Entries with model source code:

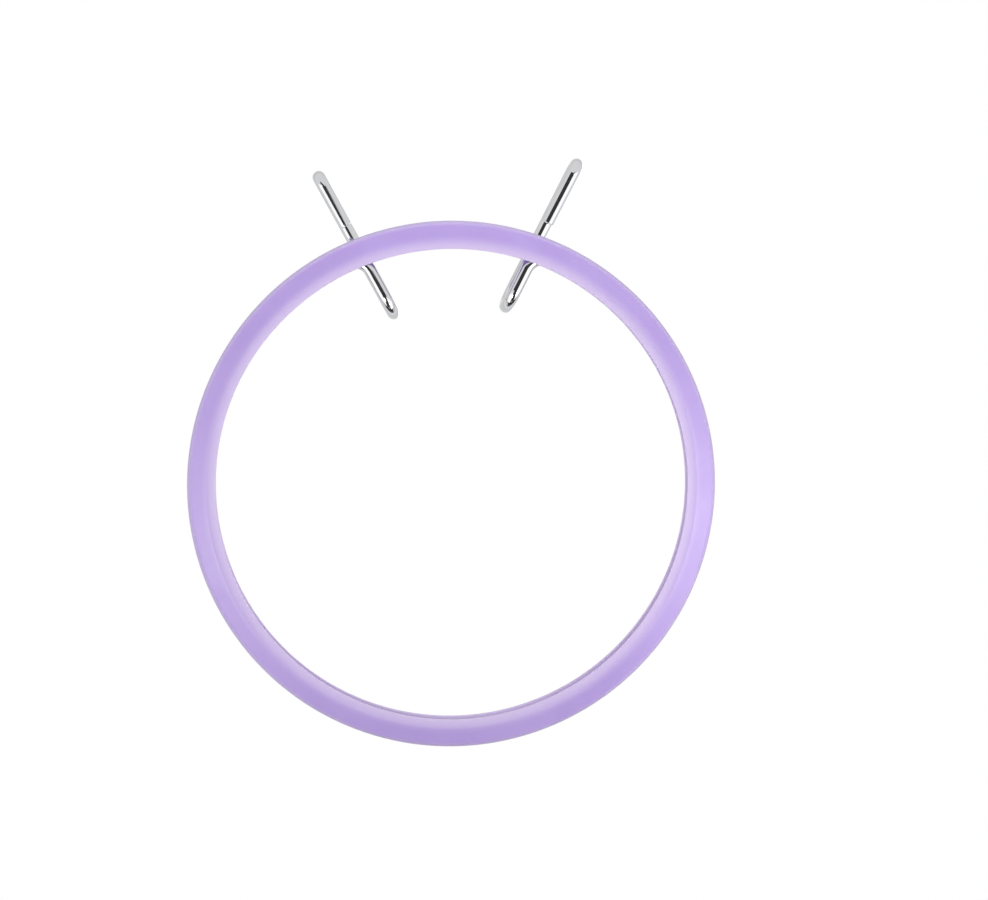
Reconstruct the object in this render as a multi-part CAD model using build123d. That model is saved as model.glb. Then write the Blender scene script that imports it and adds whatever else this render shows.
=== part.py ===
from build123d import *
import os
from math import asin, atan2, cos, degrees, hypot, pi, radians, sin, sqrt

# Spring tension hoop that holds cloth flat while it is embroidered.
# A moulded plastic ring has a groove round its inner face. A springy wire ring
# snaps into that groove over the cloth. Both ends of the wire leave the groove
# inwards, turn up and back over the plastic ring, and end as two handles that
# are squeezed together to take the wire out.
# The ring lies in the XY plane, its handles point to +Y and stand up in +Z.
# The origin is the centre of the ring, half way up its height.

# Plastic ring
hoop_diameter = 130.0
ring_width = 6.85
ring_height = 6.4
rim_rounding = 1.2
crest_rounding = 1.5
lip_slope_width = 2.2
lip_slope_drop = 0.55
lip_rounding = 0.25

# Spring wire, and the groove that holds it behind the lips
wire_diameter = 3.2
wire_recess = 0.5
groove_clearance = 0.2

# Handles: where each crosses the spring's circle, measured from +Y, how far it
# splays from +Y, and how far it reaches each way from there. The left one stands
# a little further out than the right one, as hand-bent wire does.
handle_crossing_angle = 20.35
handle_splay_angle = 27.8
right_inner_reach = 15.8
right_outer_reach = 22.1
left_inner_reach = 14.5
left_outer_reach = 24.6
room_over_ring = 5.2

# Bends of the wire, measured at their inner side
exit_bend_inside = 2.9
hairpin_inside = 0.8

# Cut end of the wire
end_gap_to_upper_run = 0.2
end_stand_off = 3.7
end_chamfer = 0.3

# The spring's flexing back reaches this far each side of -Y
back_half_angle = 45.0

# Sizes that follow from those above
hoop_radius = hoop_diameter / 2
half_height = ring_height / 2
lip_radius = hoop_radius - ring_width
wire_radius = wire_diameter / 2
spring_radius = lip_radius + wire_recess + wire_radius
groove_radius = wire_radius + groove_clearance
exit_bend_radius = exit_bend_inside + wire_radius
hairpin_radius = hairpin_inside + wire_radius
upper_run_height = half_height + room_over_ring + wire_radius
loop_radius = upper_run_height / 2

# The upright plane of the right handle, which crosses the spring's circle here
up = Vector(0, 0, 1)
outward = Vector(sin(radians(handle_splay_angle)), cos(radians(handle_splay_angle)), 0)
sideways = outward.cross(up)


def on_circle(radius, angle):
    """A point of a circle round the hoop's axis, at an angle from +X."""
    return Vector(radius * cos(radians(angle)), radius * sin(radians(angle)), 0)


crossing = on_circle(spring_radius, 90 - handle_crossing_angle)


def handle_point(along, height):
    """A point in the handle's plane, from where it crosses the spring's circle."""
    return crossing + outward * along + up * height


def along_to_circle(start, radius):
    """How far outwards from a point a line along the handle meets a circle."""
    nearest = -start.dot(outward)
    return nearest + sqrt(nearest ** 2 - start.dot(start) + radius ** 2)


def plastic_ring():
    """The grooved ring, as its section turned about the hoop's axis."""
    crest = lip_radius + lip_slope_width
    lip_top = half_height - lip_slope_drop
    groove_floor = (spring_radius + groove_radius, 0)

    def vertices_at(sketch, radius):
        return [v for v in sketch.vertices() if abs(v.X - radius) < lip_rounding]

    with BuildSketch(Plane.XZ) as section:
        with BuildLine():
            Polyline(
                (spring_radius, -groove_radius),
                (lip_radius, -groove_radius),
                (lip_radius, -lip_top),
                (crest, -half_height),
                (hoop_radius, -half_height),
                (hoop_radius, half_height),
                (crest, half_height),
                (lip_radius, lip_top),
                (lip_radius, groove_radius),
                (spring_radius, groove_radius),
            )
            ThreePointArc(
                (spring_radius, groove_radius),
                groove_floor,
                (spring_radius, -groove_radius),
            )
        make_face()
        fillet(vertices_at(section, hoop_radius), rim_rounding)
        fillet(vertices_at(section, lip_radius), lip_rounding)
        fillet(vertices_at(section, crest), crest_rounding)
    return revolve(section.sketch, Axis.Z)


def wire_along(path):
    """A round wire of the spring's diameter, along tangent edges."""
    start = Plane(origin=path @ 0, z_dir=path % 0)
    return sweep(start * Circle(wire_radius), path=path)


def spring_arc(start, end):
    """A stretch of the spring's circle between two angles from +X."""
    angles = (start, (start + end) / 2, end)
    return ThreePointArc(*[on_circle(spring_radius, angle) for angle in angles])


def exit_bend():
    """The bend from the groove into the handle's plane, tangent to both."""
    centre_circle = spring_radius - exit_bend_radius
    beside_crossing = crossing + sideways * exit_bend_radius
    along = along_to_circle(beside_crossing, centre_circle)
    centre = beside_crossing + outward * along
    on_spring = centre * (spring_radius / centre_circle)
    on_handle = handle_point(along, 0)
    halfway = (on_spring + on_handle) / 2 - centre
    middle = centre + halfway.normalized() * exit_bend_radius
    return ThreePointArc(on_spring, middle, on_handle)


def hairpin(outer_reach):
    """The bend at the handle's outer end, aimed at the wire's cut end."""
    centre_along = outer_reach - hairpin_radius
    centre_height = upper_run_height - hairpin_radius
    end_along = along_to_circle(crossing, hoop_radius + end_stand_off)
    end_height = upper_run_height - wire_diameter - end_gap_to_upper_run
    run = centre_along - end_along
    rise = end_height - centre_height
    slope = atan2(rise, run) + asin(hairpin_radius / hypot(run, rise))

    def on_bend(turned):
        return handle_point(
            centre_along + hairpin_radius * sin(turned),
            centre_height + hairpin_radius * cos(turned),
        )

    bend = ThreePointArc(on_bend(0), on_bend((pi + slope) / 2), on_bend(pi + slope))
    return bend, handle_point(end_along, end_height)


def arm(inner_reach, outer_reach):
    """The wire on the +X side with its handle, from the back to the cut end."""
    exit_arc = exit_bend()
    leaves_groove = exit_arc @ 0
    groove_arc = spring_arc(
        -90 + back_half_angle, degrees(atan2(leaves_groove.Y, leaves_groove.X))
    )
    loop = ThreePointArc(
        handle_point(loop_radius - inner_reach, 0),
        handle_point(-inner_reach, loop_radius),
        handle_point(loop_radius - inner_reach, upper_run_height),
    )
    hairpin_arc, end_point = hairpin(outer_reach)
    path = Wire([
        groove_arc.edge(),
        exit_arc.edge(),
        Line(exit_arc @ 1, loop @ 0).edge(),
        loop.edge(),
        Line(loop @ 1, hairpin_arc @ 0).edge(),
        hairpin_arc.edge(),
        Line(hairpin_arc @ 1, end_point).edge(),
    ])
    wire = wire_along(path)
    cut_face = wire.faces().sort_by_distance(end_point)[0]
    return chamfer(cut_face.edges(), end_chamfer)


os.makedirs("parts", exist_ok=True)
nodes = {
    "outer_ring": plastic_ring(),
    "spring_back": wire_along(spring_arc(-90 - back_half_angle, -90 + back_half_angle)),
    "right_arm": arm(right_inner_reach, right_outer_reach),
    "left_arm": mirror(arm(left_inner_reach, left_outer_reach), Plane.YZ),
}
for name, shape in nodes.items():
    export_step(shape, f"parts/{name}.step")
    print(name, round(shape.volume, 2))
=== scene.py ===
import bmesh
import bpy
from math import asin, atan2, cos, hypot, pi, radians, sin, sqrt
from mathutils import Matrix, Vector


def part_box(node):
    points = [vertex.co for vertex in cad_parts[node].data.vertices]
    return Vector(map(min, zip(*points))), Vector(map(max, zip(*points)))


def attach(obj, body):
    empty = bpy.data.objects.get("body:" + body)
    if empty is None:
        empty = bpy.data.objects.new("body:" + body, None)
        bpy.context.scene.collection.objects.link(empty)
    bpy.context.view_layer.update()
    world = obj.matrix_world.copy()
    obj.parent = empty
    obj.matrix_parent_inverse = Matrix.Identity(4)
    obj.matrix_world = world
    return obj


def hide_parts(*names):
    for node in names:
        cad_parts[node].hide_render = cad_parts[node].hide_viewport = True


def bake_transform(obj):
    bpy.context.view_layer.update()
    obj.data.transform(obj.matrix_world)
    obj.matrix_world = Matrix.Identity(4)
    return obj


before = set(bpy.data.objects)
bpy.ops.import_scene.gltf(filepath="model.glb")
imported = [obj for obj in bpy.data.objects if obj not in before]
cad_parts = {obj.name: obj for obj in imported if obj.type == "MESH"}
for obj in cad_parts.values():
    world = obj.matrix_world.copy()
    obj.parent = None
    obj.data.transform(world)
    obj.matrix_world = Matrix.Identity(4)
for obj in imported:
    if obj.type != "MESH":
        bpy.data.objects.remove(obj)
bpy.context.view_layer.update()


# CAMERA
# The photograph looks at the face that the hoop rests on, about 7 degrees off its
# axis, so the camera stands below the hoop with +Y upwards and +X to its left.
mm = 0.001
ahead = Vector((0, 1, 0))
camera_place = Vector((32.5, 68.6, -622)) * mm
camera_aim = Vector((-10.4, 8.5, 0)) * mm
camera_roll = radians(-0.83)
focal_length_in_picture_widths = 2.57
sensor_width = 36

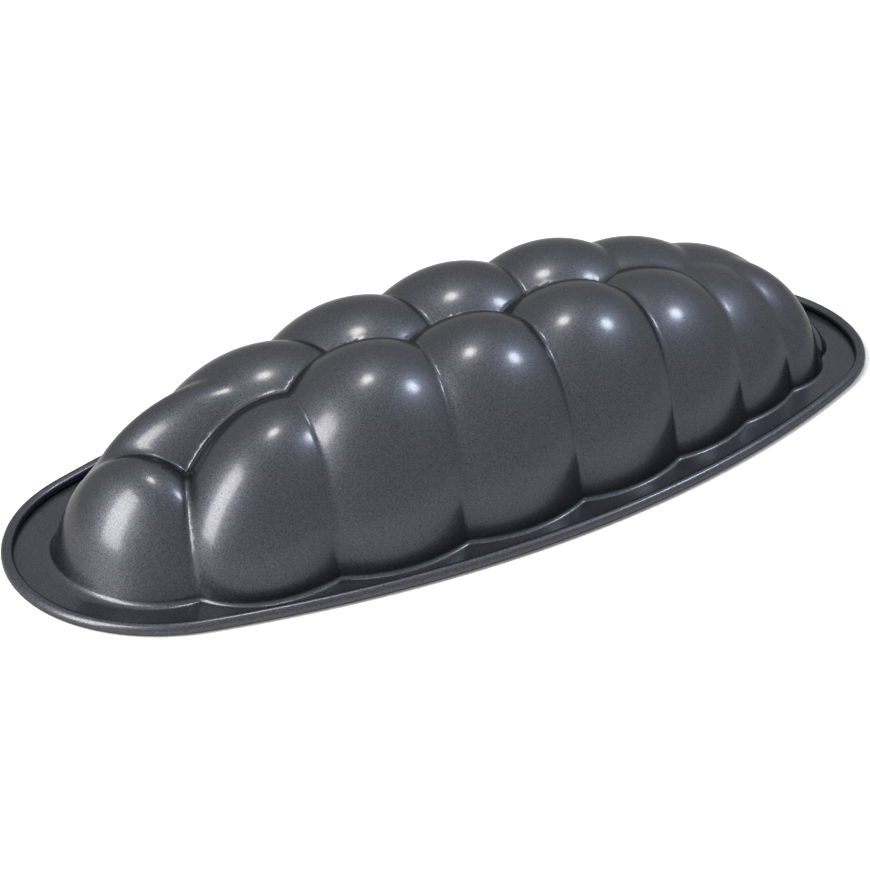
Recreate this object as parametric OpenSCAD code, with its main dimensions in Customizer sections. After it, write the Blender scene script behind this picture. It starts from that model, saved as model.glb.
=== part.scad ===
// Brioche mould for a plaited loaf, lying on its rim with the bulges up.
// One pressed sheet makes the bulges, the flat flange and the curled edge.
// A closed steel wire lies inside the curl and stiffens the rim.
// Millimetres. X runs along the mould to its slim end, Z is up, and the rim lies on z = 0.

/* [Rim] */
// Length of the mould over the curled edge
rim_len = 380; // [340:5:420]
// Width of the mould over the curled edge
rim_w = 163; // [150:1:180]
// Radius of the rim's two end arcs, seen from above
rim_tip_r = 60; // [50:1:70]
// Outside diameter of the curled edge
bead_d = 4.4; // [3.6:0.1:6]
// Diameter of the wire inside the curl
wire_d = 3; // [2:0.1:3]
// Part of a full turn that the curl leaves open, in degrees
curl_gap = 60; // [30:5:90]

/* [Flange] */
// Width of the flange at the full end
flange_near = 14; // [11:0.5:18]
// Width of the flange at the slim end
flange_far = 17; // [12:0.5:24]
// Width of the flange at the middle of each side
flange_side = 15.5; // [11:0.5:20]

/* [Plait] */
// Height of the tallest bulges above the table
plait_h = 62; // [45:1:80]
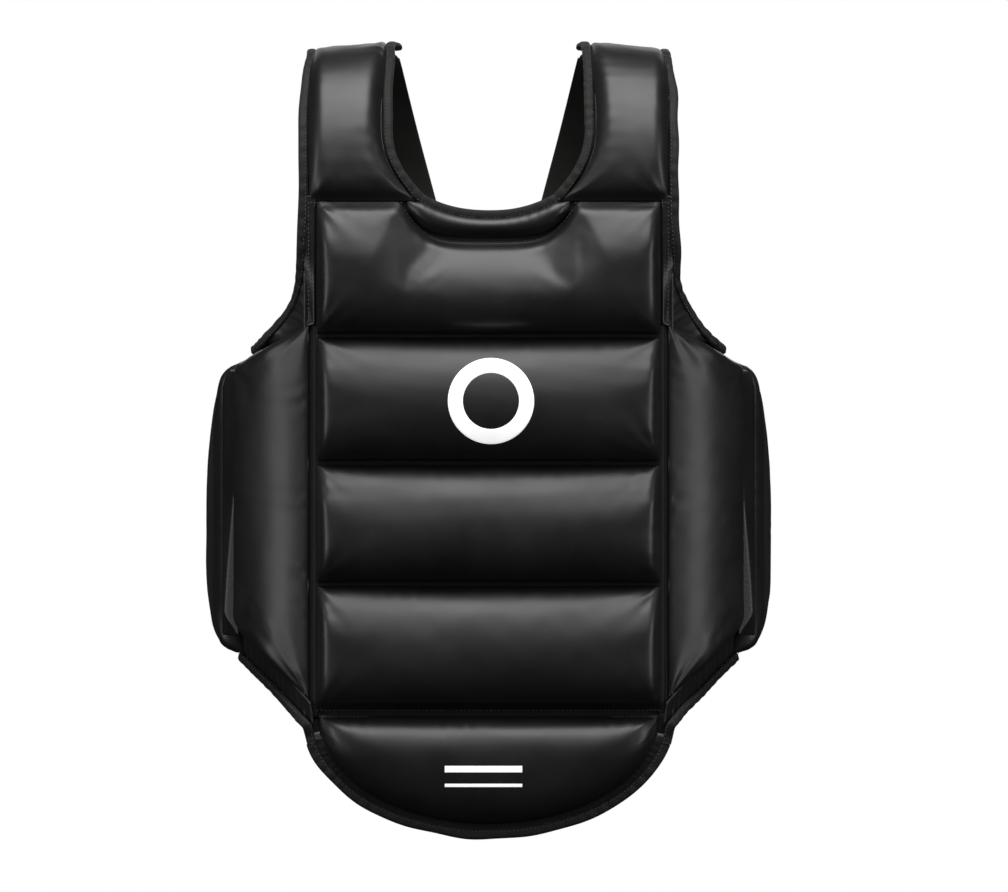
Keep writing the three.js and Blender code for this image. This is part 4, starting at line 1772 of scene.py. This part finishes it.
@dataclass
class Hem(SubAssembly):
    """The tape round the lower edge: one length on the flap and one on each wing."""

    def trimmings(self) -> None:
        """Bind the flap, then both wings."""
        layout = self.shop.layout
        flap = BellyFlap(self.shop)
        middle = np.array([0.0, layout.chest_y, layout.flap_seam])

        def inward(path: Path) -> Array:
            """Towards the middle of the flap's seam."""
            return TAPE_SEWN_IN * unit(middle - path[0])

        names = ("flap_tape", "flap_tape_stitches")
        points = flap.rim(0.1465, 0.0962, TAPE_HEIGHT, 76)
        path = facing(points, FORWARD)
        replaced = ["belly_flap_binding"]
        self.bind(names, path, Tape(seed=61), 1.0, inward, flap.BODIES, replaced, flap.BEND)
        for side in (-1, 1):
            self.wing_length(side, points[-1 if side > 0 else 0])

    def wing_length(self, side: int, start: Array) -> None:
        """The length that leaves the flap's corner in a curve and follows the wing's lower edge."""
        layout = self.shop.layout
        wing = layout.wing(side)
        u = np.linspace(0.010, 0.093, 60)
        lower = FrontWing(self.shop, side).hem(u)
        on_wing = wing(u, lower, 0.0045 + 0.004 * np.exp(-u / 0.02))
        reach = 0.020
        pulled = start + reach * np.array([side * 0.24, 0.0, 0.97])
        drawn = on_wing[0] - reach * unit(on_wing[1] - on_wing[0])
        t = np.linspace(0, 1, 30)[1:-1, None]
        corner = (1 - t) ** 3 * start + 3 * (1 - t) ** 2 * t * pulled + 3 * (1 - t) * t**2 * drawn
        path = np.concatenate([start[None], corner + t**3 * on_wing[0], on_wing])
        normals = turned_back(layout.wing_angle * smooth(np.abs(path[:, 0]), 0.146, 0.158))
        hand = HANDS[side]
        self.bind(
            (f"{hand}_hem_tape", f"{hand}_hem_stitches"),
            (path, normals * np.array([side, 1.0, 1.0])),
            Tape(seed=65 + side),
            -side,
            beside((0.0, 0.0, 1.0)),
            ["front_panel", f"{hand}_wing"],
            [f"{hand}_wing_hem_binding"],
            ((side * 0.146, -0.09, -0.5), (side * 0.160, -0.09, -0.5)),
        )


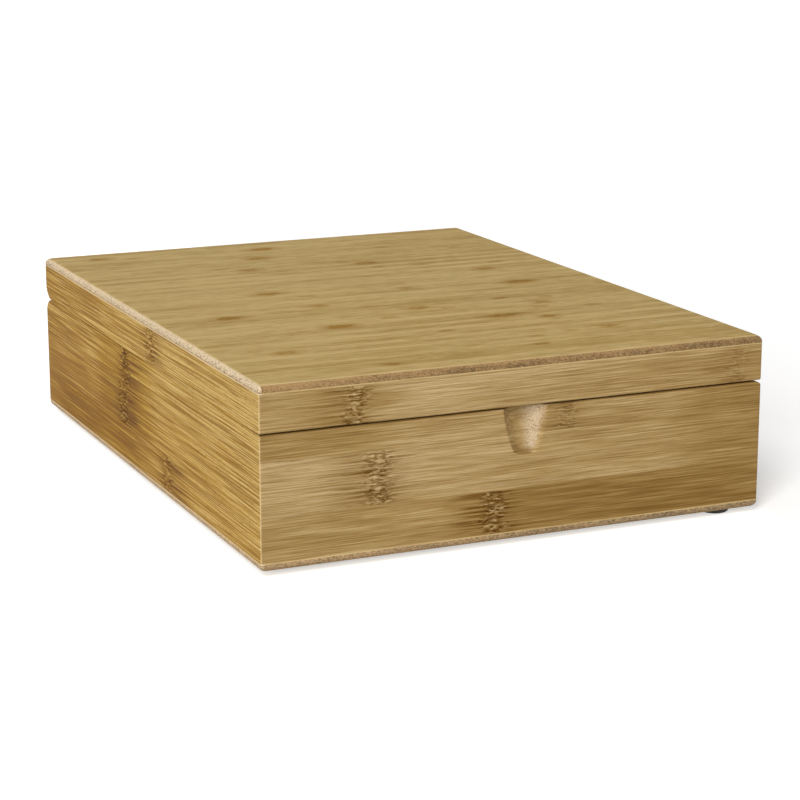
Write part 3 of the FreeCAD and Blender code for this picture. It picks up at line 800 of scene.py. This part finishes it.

**Exercise task:** Quote word for word the lines from the line holding "obj.data.transform(obj.matrix_world)" through the line holding "in imported if"; include both of those lines and add nothing.

**Exercise answer:**
    obj.data.transform(obj.matrix_world)
    obj.matrix_world = Matrix.Identity(4)
    return obj


before = set(bpy.data.objects)
bpy.ops.import_scene.gltf(filepath="model.glb")
imported = [obj for obj in bpy.data.objects if obj not in before]
cad_parts = {obj.name: obj for obj in imported if obj.type == "MESH"}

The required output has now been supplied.